• Task input:
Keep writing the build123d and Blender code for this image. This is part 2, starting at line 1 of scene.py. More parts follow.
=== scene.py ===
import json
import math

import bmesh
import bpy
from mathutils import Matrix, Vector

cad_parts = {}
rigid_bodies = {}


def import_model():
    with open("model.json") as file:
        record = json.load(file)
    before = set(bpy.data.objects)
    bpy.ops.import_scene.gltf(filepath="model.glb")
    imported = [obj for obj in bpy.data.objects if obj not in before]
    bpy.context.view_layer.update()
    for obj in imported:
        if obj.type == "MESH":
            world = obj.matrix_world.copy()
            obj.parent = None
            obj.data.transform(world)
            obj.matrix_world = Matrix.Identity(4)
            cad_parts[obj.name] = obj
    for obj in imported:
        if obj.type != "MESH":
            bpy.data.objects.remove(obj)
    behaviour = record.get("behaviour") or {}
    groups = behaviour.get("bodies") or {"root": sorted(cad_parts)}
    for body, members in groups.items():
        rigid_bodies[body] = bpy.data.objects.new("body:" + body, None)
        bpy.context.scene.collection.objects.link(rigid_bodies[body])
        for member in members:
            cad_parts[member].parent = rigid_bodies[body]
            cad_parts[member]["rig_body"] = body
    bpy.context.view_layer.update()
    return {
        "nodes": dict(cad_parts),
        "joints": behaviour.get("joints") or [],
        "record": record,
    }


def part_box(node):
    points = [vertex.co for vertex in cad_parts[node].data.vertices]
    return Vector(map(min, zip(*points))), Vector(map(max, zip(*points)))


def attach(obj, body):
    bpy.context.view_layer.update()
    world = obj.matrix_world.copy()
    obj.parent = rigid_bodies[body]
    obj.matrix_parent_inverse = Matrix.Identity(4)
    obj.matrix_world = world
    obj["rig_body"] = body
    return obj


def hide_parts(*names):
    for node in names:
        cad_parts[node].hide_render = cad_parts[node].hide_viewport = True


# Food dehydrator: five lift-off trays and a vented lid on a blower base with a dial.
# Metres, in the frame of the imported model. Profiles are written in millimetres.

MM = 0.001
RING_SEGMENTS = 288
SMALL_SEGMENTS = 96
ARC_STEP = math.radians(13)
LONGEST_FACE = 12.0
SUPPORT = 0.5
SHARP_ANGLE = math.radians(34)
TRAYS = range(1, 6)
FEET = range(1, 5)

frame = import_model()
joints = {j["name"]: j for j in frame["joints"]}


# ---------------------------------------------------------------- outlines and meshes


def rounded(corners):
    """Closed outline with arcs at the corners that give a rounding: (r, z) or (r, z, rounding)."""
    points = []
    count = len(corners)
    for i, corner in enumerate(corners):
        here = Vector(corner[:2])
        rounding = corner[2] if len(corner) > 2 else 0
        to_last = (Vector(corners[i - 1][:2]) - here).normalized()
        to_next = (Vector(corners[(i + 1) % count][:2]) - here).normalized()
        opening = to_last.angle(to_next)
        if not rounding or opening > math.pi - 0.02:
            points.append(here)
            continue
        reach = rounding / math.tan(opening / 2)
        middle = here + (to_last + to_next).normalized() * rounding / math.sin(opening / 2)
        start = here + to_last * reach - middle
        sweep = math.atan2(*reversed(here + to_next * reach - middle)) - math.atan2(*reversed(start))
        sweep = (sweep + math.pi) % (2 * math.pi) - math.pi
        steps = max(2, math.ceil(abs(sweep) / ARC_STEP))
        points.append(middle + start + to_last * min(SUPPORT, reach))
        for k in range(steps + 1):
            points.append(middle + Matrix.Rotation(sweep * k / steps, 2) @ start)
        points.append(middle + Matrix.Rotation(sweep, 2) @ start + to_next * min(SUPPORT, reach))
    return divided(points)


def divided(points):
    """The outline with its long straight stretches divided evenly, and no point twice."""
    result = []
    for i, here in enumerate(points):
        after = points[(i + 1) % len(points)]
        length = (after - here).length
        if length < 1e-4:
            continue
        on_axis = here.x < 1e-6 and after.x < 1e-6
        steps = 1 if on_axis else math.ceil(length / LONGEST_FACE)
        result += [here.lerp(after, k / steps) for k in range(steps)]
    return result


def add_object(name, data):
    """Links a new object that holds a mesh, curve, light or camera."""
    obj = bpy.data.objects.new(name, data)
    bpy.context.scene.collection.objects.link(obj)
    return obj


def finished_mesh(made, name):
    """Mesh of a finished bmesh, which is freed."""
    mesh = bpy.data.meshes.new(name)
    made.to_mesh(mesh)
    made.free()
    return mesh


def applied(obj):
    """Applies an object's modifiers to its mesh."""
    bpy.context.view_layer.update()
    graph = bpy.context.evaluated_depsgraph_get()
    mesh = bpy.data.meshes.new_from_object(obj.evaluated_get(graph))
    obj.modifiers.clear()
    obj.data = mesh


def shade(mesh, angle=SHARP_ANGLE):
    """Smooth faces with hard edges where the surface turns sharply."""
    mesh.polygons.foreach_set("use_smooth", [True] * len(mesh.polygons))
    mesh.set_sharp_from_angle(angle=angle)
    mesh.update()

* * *

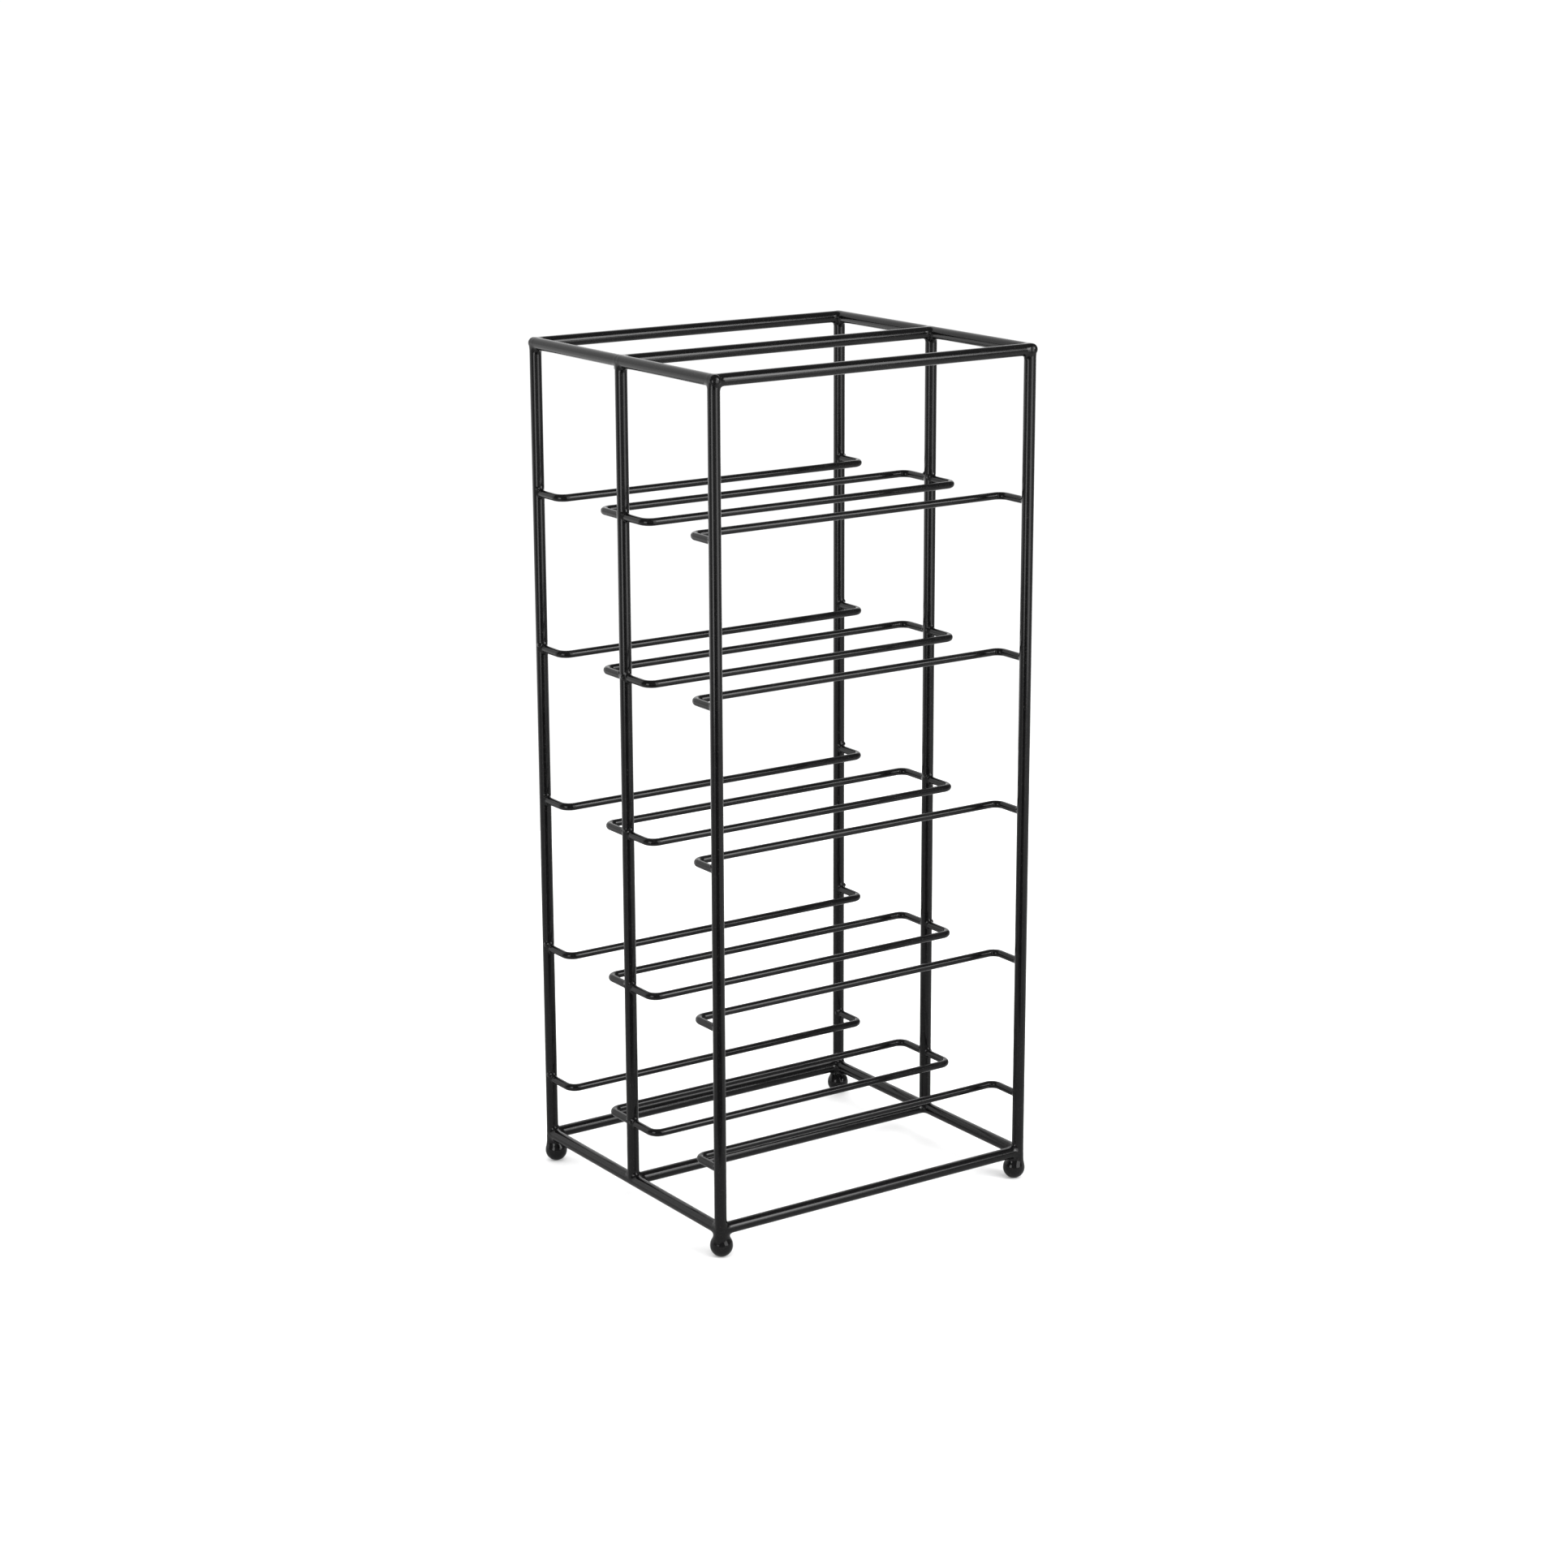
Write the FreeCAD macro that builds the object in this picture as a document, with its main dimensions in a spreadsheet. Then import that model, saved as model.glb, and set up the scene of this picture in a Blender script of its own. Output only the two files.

• Problem requirements:
Search the records for the word "collection". Copy every line that has it.

• Exercise answer:
        bpy.context.scene.collection.objects.link(rigid_bodies[body])
    bpy.context.scene.collection.objects.link(obj)